#### Problem statement:
Return the material below in full and exactly.

#### Collected data:
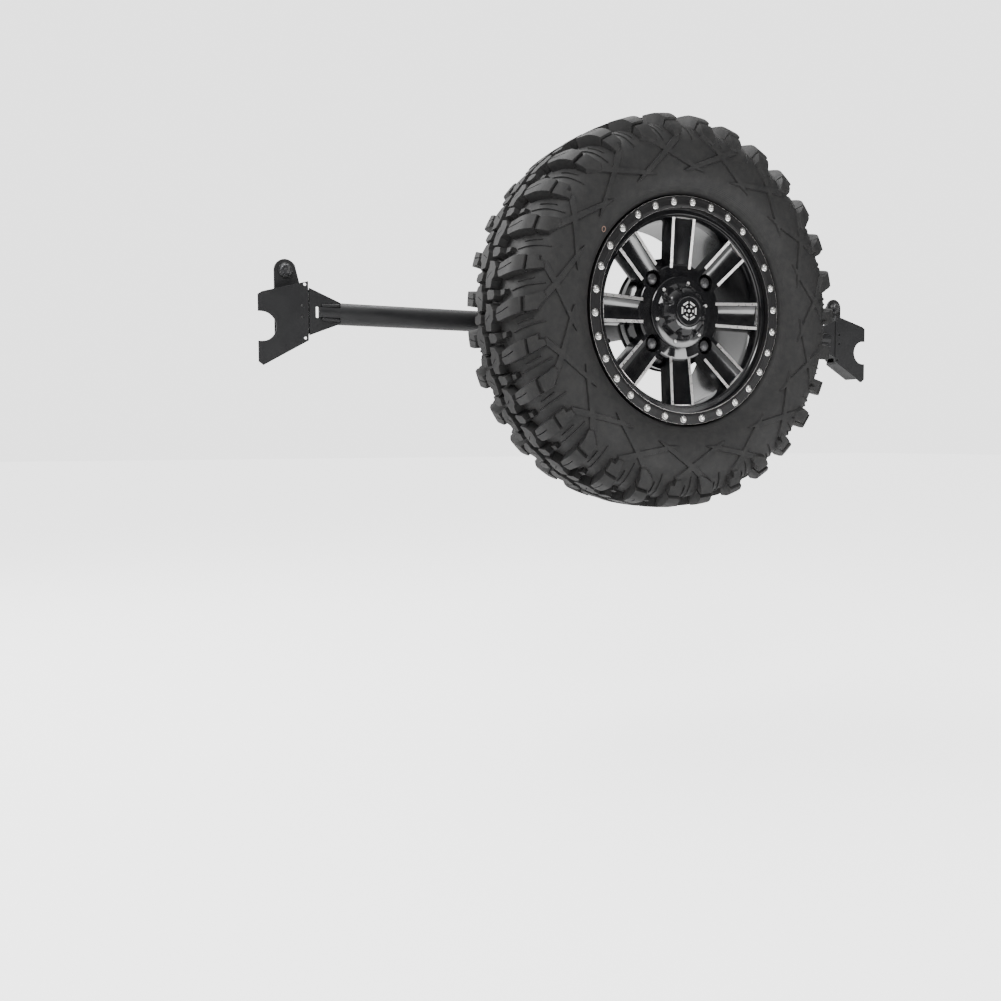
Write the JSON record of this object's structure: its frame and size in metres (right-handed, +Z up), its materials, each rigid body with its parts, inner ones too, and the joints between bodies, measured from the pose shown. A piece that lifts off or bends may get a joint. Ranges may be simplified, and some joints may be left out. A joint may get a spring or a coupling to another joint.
{
  "type": "spare tire carrier",
  "caption": "Crossbar that spans a vehicle's rear roll cage between two folded brackets, with a standoff hub plate holding a lug-bolted off-road spare wheel.",
  "frame": {"origin": "where the crossbar's axis crosses the wheel's axis, midway between the two cage pads", "axes": "+X to the right along the crossbar as seen from behind the vehicle, +Y forward to the cab, +Z up; the wheel hangs behind the crossbar and faces -Y"},
  "size_m": [1.358, 0.3493, 0.686],
  "materials": {
    "powder_coat": "satin black powder coat with a fine texture",
    "gloss_black": "gloss black lacquer on a cast wheel",
    "satin_black": "satin black coating on machined aluminium",
    "machined_aluminium": "bright machined lines along the spokes",
    "tyre_rubber": "matte, moulded",
    "zinc_bolt": "bright zinc plated steel",
    "black_bolt": "black oxide steel",
    "cap_plastic": "gloss black",
    "valve_rubber": "matte"
  },
  "bodies": {
    "carrier": {"crossbar": "powder_coat", "left_gusset": "powder_coat", "left_bracket_plate": "powder_coat", "left_mount_tab": "powder_coat", "left_upper_bolt": "black_bolt", "left_upper_washer": "black_bolt", "left_upper_nut": "black_bolt", "left_lower_bolt": "black_bolt", "left_lower_washer": "black_bolt", "left_lower_nut": "black_bolt", "right_gusset": "powder_coat", "right_bracket_plate": "powder_coat", "right_mount_tab": "powder_coat", "right_upper_bolt": "black_bolt", "right_upper_washer": "black_bolt", "right_upper_nut": "black_bolt", "right_lower_bolt": "black_bolt", "right_lower_washer": "black_bolt", "right_lower_nut": "black_bolt", "standoff_tube": "powder_coat", "left_standoff_rib": "powder_coat", "right_standoff_rib": "powder_coat", "upper_standoff_rib": "powder_coat", "lower_standoff_rib": "powder_coat", "hub_plate": "powder_coat", "wheel_stud_1": "zinc_bolt", "wheel_stud_2": "zinc_bolt", "wheel_stud_3": "zinc_bolt", "wheel_stud_4": "zinc_bolt"},
    "wheel": {"tyre": "tyre_rubber", "rim_barrel": "gloss_black", "rim_front_flange": "gloss_black", "rim_back_flange": "gloss_black", "wheel_disc": "gloss_black", "beadlock_ring": "satin_black", "centre_cap": "cap_plastic", "cap_badge": "satin_black", "cap_screw_1": "zinc_bolt", "cap_screw_2": "zinc_bolt", "cap_screw_3": "zinc_bolt", "cap_screw_4": "zinc_bolt", "cap_screw_5": "zinc_bolt", "cap_screw_6": "zinc_bolt", "valve_stem": "valve_rubber"},
    "valve_cap": {"valve_cap": "cap_plastic"},
    "lug_nut_1": {"lug_nut_1": "black_bolt"},
    "lug_nut_2": {"lug_nut_2": "black_bolt"},
    "lug_nut_3": {"lug_nut_3": "black_bolt"},
    "lug_nut_4": {"lug_nut_4": "black_bolt"}
  },
  "joints": [
    {"name": "wheel_lift_off", "type": "slide", "parent": "carrier", "child": "wheel", "axis": [0, -1, 0], "range_m": [0, 0.12]},
    {"name": "lug_nut_1_turn", "type": "hinge", "parent": "wheel", "child": "lug_nut_1", "pos_m": [0.05515, -0.229, 0.05515], "axis": [0, -1, 0], "continuous": true},
    {"name": "lug_nut_2_turn", "type": "hinge", "parent": "wheel", "child": "lug_nut_2", "pos_m": [0.05515, -0.229, -0.05515], "axis": [0, -1, 0], "continuous": true},
    {"name": "lug_nut_3_turn", "type": "hinge", "parent": "wheel", "child": "lug_nut_3", "pos_m": [-0.05515, -0.229, -0.05515], "axis": [0, -1, 0], "continuous": true},
    {"name": "lug_nut_4_turn", "type": "hinge", "parent": "wheel", "child": "lug_nut_4", "pos_m": [-0.05515, -0.229, 0.05515], "axis": [0, -1, 0], "continuous": true},
    {"name": "valve_cap_turn", "type": "hinge", "parent": "wheel", "child": "valve_cap", "pos_m": [-0.1275, -0.2225, -0.05281], "axis": [0.9239, 0, 0.3827], "continuous": true}
  ]
}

#### Task solution:
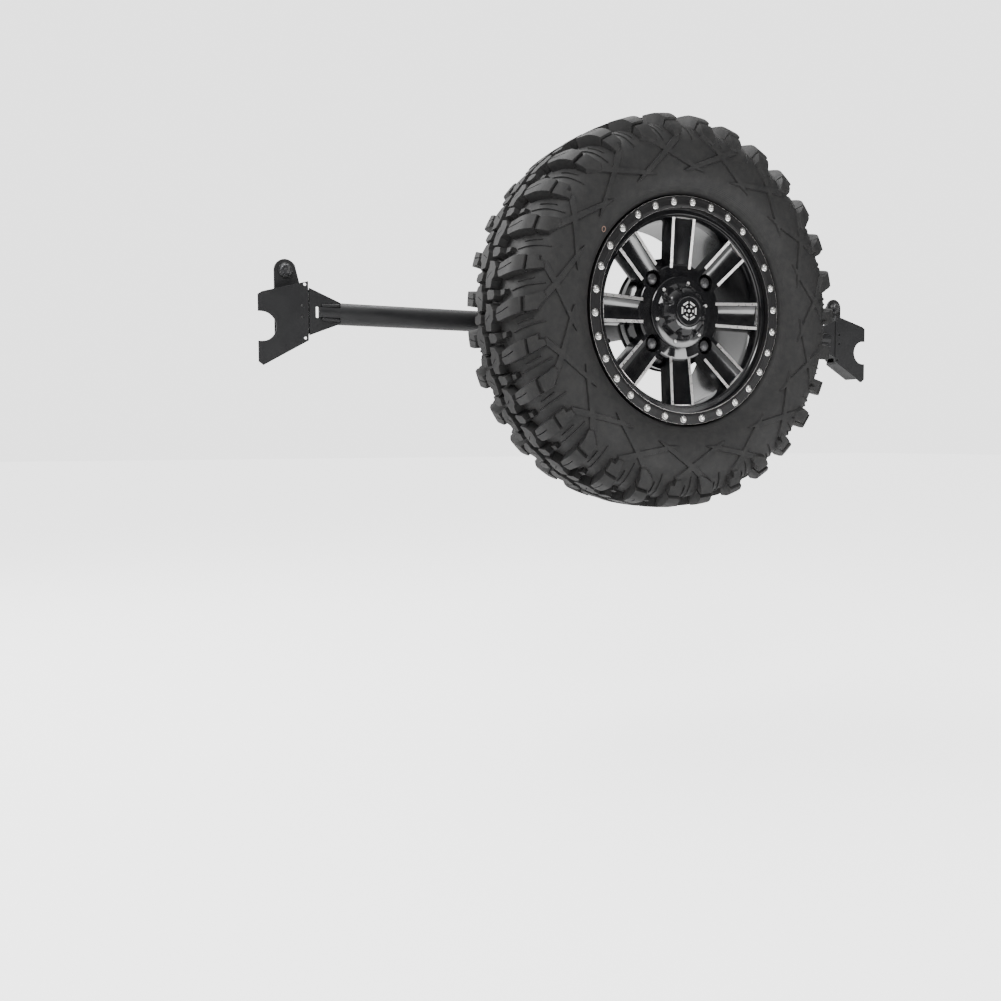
Write the JSON record of this object's structure: its frame and size in metres (right-handed, +Z up), its materials, each rigid body with its parts, inner ones too, and the joints between bodies, measured from the pose shown. A piece that lifts off or bends may get a joint. Ranges may be simplified, and some joints may be left out. A joint may get a spring or a coupling to another joint.
{
  "type": "spare tire carrier",
  "caption": "Crossbar that spans a vehicle's rear roll cage between two folded brackets, with a standoff hub plate holding a lug-bolted off-road spare wheel.",
  "frame": {"origin": "where the crossbar's axis crosses the wheel's axis, midway between the two cage pads", "axes": "+X to the right along the crossbar as seen from behind the vehicle, +Y forward to the cab, +Z up; the wheel hangs behind the crossbar and faces -Y"},
  "size_m": [1.358, 0.3493, 0.686],
  "materials": {
    "powder_coat": "satin black powder coat with a fine texture",
    "gloss_black": "gloss black lacquer on a cast wheel",
    "satin_black": "satin black coating on machined aluminium",
    "machined_aluminium": "bright machined lines along the spokes",
    "tyre_rubber": "matte, moulded",
    "zinc_bolt": "bright zinc plated steel",
    "black_bolt": "black oxide steel",
    "cap_plastic": "gloss black",
    "valve_rubber": "matte"
  },
  "bodies": {
    "carrier": {"crossbar": "powder_coat", "left_gusset": "powder_coat", "left_bracket_plate": "powder_coat", "left_mount_tab": "powder_coat", "left_upper_bolt": "black_bolt", "left_upper_washer": "black_bolt", "left_upper_nut": "black_bolt", "left_lower_bolt": "black_bolt", "left_lower_washer": "black_bolt", "left_lower_nut": "black_bolt", "right_gusset": "powder_coat", "right_bracket_plate": "powder_coat", "right_mount_tab": "powder_coat", "right_upper_bolt": "black_bolt", "right_upper_washer": "black_bolt", "right_upper_nut": "black_bolt", "right_lower_bolt": "black_bolt", "right_lower_washer": "black_bolt", "right_lower_nut": "black_bolt", "standoff_tube": "powder_coat", "left_standoff_rib": "powder_coat", "right_standoff_rib": "powder_coat", "upper_standoff_rib": "powder_coat", "lower_standoff_rib": "powder_coat", "hub_plate": "powder_coat", "wheel_stud_1": "zinc_bolt", "wheel_stud_2": "zinc_bolt", "wheel_stud_3": "zinc_bolt", "wheel_stud_4": "zinc_bolt"},
    "wheel": {"tyre": "tyre_rubber", "rim_barrel": "gloss_black", "rim_front_flange": "gloss_black", "rim_back_flange": "gloss_black", "wheel_disc": "gloss_black", "beadlock_ring": "satin_black", "centre_cap": "cap_plastic", "cap_badge": "satin_black", "cap_screw_1": "zinc_bolt", "cap_screw_2": "zinc_bolt", "cap_screw_3": "zinc_bolt", "cap_screw_4": "zinc_bolt", "cap_screw_5": "zinc_bolt", "cap_screw_6": "zinc_bolt", "valve_stem": "valve_rubber"},
    "valve_cap": {"valve_cap": "cap_plastic"},
    "lug_nut_1": {"lug_nut_1": "black_bolt"},
    "lug_nut_2": {"lug_nut_2": "black_bolt"},
    "lug_nut_3": {"lug_nut_3": "black_bolt"},
    "lug_nut_4": {"lug_nut_4": "black_bolt"}
  },
  "joints": [
    {"name": "wheel_lift_off", "type": "slide", "parent": "carrier", "child": "wheel", "axis": [0, -1, 0], "range_m": [0, 0.12]},
    {"name": "lug_nut_1_turn", "type": "hinge", "parent": "wheel", "child": "lug_nut_1", "pos_m": [0.05515, -0.229, 0.05515], "axis": [0, -1, 0], "continuous": true},
    {"name": "lug_nut_2_turn", "type": "hinge", "parent": "wheel", "child": "lug_nut_2", "pos_m": [0.05515, -0.229, -0.05515], "axis": [0, -1, 0], "continuous": true},
    {"name": "lug_nut_3_turn", "type": "hinge", "parent": "wheel", "child": "lug_nut_3", "pos_m": [-0.05515, -0.229, -0.05515], "axis": [0, -1, 0], "continuous": true},
    {"name": "lug_nut_4_turn", "type": "hinge", "parent": "wheel", "child": "lug_nut_4", "pos_m": [-0.05515, -0.229, 0.05515], "axis": [0, -1, 0], "continuous": true},
    {"name": "valve_cap_turn", "type": "hinge", "parent": "wheel", "child": "valve_cap", "pos_m": [-0.1275, -0.2225, -0.05281], "axis": [0.9239, 0, 0.3827], "continuous": true}
  ]
}